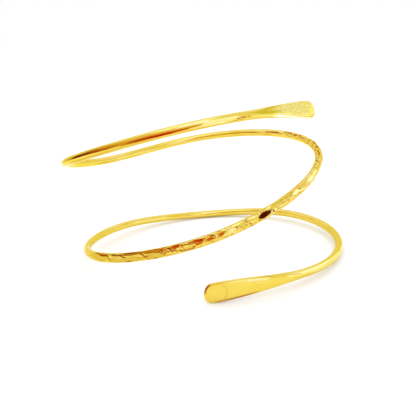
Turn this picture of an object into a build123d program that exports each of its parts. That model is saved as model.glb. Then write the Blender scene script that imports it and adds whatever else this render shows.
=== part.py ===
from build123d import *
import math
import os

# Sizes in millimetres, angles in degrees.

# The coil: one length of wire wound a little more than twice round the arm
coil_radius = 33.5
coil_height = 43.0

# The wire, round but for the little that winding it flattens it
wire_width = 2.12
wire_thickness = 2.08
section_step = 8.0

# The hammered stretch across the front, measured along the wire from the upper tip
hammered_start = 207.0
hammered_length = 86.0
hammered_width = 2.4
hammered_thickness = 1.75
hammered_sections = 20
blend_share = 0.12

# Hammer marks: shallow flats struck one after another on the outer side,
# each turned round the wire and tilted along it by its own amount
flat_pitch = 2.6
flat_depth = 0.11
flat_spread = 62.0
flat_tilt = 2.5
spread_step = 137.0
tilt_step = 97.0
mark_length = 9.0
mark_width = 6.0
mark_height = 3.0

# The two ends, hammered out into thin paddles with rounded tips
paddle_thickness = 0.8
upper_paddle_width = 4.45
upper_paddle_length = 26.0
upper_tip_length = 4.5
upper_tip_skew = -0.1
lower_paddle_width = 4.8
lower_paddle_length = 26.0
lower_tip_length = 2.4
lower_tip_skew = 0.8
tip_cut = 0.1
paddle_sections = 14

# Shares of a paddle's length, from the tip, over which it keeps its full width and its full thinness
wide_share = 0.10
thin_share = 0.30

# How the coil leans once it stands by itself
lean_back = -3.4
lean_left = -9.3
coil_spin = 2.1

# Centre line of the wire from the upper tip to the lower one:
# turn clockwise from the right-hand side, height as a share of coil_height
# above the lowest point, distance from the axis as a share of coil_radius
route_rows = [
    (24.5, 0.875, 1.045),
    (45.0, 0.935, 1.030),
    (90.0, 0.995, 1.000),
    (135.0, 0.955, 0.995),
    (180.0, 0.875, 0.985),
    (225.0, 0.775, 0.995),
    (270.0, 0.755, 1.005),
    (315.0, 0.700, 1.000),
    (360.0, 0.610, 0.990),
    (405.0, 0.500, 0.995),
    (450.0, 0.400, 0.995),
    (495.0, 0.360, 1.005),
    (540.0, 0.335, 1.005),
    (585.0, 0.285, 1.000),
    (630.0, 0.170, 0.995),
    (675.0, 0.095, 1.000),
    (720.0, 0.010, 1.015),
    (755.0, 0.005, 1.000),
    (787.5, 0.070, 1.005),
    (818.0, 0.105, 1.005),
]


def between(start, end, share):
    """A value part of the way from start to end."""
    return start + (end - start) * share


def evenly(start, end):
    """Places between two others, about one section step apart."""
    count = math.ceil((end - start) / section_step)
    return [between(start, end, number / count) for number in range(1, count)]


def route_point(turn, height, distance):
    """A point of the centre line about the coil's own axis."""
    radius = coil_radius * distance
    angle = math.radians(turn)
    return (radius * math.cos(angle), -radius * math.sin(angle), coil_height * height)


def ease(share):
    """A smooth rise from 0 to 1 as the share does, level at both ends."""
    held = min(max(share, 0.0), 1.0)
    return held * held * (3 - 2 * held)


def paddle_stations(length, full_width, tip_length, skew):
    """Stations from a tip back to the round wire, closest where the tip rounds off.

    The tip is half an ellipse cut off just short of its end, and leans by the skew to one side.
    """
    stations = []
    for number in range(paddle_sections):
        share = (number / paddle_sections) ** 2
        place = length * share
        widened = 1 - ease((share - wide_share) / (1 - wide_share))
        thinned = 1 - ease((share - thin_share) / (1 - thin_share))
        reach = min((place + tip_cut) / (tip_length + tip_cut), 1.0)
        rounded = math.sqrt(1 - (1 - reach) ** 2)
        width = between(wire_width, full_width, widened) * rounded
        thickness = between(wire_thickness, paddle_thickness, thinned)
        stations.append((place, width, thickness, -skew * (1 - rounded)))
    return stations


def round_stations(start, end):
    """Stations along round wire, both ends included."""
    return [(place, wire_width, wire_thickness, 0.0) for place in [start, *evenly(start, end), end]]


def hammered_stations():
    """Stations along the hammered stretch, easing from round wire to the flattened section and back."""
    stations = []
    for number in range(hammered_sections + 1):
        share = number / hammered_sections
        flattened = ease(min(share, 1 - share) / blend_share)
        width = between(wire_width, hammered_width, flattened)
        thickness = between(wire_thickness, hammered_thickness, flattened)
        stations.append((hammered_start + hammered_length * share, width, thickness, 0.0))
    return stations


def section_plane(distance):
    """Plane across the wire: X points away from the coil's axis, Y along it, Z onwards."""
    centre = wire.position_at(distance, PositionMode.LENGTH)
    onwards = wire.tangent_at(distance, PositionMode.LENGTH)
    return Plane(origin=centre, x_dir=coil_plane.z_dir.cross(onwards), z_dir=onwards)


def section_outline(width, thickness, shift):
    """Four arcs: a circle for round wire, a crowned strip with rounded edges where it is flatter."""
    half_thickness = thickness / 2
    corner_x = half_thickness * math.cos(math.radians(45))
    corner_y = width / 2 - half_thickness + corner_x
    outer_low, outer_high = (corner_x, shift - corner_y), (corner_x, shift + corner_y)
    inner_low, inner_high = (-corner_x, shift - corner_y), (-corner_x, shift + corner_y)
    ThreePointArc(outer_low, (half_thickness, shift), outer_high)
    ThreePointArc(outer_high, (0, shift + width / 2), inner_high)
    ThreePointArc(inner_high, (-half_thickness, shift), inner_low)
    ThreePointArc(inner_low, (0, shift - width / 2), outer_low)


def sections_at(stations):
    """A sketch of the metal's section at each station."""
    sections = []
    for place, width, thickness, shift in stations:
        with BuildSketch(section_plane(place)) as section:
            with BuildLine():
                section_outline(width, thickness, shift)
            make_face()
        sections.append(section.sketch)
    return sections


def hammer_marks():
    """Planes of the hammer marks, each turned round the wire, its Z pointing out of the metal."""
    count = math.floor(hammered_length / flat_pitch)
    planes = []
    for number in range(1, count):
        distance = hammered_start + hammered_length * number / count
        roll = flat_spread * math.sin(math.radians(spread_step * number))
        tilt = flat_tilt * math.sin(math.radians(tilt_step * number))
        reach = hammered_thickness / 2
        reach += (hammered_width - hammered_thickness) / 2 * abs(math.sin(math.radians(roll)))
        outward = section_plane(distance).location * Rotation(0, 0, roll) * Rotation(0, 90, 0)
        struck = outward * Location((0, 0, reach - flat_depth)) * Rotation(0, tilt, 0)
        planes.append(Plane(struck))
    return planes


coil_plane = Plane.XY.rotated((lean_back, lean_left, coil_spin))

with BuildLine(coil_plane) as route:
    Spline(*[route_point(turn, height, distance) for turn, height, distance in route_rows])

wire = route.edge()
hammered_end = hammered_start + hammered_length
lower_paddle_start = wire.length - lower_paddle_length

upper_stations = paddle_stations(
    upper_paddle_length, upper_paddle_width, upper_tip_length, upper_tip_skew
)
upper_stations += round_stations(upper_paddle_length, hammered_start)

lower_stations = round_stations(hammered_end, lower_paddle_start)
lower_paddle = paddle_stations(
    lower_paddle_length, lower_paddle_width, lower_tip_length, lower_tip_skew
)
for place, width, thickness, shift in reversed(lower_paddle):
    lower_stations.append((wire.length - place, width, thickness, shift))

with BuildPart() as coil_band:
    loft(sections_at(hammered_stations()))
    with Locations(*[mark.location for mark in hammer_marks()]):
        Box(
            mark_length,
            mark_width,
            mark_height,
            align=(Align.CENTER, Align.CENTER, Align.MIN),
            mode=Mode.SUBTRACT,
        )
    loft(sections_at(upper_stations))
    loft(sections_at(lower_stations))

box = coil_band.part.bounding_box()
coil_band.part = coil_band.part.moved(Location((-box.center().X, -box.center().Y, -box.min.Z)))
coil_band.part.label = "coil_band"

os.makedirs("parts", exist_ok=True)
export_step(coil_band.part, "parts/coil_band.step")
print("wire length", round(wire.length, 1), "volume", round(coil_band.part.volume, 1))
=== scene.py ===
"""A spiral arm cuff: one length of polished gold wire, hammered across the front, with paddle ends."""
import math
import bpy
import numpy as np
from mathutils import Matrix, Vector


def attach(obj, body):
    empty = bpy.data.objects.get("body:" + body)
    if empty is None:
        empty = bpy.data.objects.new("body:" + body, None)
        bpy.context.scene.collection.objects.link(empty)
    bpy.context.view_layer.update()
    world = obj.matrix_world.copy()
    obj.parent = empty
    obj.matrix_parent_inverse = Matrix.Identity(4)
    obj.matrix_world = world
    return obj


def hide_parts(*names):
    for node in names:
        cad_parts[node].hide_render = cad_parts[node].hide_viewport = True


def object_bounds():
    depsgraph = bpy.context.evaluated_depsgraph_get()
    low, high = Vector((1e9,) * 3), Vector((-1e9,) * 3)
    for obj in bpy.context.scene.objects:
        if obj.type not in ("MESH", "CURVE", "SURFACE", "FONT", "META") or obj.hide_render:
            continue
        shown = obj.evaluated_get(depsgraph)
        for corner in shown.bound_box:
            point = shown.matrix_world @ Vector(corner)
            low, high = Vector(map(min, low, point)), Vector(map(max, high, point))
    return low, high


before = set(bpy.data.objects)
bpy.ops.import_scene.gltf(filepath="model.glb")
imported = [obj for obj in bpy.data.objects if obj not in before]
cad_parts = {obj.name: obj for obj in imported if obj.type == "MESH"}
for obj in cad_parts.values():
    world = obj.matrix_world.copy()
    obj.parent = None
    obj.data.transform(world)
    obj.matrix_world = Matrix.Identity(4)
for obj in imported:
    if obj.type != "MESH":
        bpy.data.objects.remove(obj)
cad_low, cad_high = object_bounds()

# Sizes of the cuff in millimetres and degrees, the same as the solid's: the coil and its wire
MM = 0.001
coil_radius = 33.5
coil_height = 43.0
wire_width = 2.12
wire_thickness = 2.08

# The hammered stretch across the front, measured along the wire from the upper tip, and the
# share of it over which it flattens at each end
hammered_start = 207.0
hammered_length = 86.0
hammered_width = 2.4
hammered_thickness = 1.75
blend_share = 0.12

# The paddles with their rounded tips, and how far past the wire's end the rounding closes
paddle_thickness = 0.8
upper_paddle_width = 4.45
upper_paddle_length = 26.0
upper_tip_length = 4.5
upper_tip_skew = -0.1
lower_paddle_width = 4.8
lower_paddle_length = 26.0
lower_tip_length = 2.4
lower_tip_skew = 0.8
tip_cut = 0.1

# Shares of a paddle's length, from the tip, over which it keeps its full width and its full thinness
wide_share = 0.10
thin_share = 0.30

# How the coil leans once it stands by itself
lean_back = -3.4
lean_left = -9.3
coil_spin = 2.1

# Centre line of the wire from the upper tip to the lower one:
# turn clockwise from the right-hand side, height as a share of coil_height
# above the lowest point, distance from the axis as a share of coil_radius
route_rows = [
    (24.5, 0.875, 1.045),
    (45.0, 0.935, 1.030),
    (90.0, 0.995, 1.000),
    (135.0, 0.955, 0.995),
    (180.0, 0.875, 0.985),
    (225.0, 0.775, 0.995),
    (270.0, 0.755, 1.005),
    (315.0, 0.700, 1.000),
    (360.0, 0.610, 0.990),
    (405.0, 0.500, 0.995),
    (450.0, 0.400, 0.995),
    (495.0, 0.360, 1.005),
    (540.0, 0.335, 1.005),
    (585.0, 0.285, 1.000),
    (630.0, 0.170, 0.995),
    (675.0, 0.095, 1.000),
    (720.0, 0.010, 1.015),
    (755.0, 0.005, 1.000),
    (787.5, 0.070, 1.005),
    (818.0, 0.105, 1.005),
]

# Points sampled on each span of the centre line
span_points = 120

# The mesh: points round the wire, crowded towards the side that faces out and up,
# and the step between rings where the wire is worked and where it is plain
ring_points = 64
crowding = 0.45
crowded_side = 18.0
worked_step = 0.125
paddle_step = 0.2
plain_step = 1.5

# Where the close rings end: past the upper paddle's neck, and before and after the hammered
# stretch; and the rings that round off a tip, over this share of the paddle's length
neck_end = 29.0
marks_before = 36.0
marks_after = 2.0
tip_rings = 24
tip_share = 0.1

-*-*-

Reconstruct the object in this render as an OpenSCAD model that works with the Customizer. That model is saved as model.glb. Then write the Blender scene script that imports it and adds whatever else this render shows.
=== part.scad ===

-*-*-

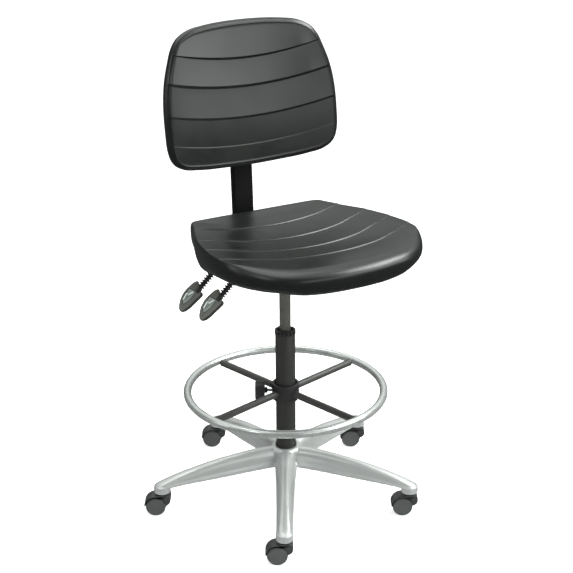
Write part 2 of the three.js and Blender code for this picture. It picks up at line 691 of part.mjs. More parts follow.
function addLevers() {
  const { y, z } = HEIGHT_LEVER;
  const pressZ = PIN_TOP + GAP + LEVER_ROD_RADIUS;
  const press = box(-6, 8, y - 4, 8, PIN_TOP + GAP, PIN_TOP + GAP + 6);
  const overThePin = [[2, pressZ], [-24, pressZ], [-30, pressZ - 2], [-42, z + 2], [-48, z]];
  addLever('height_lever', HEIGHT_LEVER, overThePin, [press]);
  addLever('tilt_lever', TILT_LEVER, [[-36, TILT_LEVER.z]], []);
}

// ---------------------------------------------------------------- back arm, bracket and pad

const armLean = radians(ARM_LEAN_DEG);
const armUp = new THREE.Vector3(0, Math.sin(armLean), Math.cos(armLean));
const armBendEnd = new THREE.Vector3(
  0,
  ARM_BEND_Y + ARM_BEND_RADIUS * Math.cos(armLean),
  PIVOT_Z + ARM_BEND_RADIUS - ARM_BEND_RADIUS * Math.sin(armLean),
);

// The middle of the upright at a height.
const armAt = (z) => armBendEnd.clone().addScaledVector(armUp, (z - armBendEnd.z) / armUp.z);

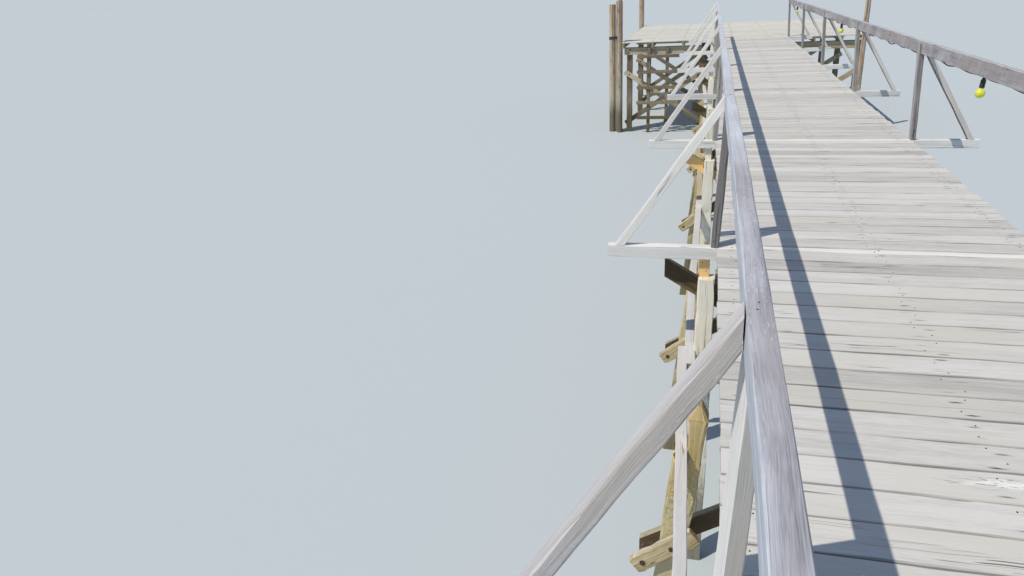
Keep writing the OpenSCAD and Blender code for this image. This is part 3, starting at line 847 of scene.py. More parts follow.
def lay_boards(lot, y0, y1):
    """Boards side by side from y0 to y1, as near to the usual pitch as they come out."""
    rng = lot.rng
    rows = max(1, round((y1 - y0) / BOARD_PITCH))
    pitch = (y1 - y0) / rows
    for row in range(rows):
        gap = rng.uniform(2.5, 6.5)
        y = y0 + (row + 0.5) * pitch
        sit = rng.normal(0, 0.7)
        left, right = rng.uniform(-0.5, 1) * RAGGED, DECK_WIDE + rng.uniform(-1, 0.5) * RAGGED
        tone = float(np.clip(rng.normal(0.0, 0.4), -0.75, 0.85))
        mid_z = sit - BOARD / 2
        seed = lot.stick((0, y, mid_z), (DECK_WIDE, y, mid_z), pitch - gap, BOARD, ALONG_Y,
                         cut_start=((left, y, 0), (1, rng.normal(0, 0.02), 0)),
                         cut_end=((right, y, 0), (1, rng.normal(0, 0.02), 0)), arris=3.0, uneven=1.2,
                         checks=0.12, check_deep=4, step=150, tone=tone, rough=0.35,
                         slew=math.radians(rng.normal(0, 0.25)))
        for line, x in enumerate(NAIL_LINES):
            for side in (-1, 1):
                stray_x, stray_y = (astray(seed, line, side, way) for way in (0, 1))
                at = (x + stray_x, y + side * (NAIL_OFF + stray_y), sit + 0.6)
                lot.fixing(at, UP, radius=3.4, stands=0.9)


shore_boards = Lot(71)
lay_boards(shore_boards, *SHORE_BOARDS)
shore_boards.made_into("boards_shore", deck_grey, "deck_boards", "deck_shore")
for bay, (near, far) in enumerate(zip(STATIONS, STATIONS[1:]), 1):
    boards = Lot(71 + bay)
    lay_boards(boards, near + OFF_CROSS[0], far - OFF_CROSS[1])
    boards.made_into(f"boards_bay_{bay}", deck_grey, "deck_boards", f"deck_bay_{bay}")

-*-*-

◆ **Set exercise**
Extract from the listing above the lines between the line containing "box = coil_band.part.bounding_box()" and the line containing "for node in", keeping both of those lines. Output nothing else.

◆ **Full output**
box = coil_band.part.bounding_box()
coil_band.part = coil_band.part.moved(Location((-box.center().X, -box.center().Y, -box.min.Z)))
coil_band.part.label = "coil_band"

os.makedirs("parts", exist_ok=True)
export_step(coil_band.part, "parts/coil_band.step")
print("wire length", round(wire.length, 1), "volume", round(coil_band.part.volume, 1))
=== scene.py ===
"""A spiral arm cuff: one length of polished gold wire, hammered across the front, with paddle ends."""
import math
import bpy
import numpy as np
from mathutils import Matrix, Vector


def attach(obj, body):
    empty = bpy.data.objects.get("body:" + body)
    if empty is None:
        empty = bpy.data.objects.new("body:" + body, None)
        bpy.context.scene.collection.objects.link(empty)
    bpy.context.view_layer.update()
    world = obj.matrix_world.copy()
    obj.parent = empty
    obj.matrix_parent_inverse = Matrix.Identity(4)
    obj.matrix_world = world
    return obj


def hide_parts(*names):
    for node in names:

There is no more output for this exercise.